A dirty engine with a thick layer of carbon deposits on the piston tops and valve surfaces actually increases the compression ratio. Besides that, the heated carbon will contribute to local hotspots, further raising the chances of pre-ignition.

Modern engines are typically equipped with knock sensors. They send the information to the engine ECU which then alters the ignition timing, fuel injection timing or fuel/air mixture ratio, to combat the knock. Consequently, engine performance and efficiency suffers.

Bosch knock sensors

So how do we avoid engine knock without having the ECU knocking back on our enjoyment?
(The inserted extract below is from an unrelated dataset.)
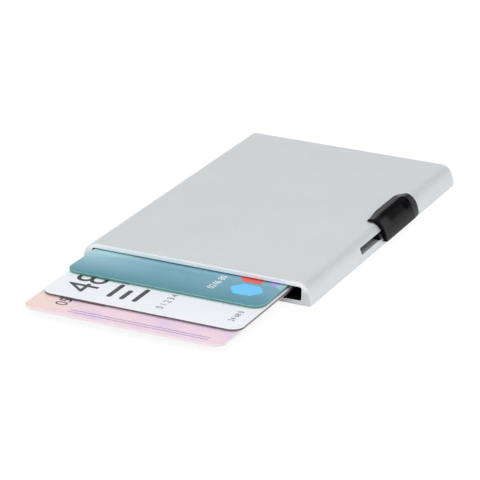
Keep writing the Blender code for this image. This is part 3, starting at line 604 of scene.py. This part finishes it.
abs_black, tree, shader, places = start_material("matt_black_abs")
grain = grained_finish(tree, shader, places, ABS_GRAIN, (ABS_DARK, ABS_LIGHT), ABS_ROUGHNESS,
                       ABS_GRAIN_DETAIL)[0]
sparked = add_node(tree, "ShaderNodeBump", {"Height": grain, "Distance": ABS_DEPTH,
                                            "Strength": ABS_BUMP})
tree.links.new(sparked.outputs[0], shader.inputs["Normal"])
shader.inputs["IOR"].default_value = ABS_IOR
shader.inputs["Specular IOR Level"].default_value = ABS_SHEEN


def dress_node(name, material):
    """Give a CAD node its finish, where its own shape is right."""
    for material_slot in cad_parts[name].material_slots:
        material_slot.material = material


dress_node("rear_plug", abs_black)

# Lane guide, pusher arm and stepped pusher: smooth mouldings in black acetal, which slides dry on
# aluminium. It is a little glossier than the ABS and faintly mottled by the flow in the mould.
ACETAL_DARK = "#0F0F10"
ACETAL_LIGHT = "#17171A"
ACETAL_FLOW = 0.004
ACETAL_ROUGHNESS = (0.28, 0.36)
ACETAL_IOR = 1.48

acetal, tree, shader, places = start_material("smooth_black_acetal")
grained_finish(tree, shader, places, ACETAL_FLOW, (ACETAL_DARK, ACETAL_LIGHT), ACETAL_ROUGHNESS)
shader.inputs["IOR"].default_value = ACETAL_IOR
for acetal_node in ("lane_guide", "pusher_arm", "stepped_pusher"):
    dress_node(acetal_node, acetal)

# Card spring, friction leaf and lap pins: strip and wire of the same spring steel as the screws.
# They lie inside the case, where little of them is ever seen.
for steel_node in ("card_spring", "friction_leaf", "lap_pin_front", "lap_pin_rear"):
    dress_node(steel_node, steel)

# Thumb grip: a C-shaped shell in black ABS that hugs the bowed side, with a soft finger hollow, a
# bevelled rear rim and rounded edges. Its neck runs in the slot, and two pegs join it to the arm.
GRIP_CLEARANCE = 0.0002
GRIP_FLANGE = 0.0020
GRIP_FLANGE_CUT = 0.0008
GRIP_FOOT = 0.0011
GRIP_LIP = 0.00045
GRIP_CROWN = 0.00095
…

That is why the manufacturer of high performance motorcycles recommend higher octane fuels, in order to avoid pre-ignition and knocking, and the ECU from intervening.

Does that mean higher octane fuels mean higher quality? Not necessarily so, honestly. Most, if not all, petrol grades of the same friendly neighbourhood petrol brand may already contain virtually the same fuel-system cleaning, combustion enhancing, etc., additives.

A fuel’s octane determines its resistance to pre-ignition, nothing more.

So why do motorists swear to being rewarded with a better performance when they used higher octane fuels? Psychology? Maybe.

However, there are test data that reported increase in performance as a result of using higher octane fuels, such as those reported by Petron regarding their Blaze RON 100 petrol, recently. (Please click on the link below to know more.)

Tested: Petron’s Blaze 100 fuel – Does it make a difference on motorcycles?

Again, a higher RON rating doesn’t make the fuel contain more energy. For the sake of enlightenment, MotoGP rules state the minimum of RON 95 to a maximum of RON 102.

It is due to the absence of knock, which implores the ECU to run the optimum fuel mixture injection timing and amount, and ignition timing among other factors, allowing the engine to produce a “better performance.”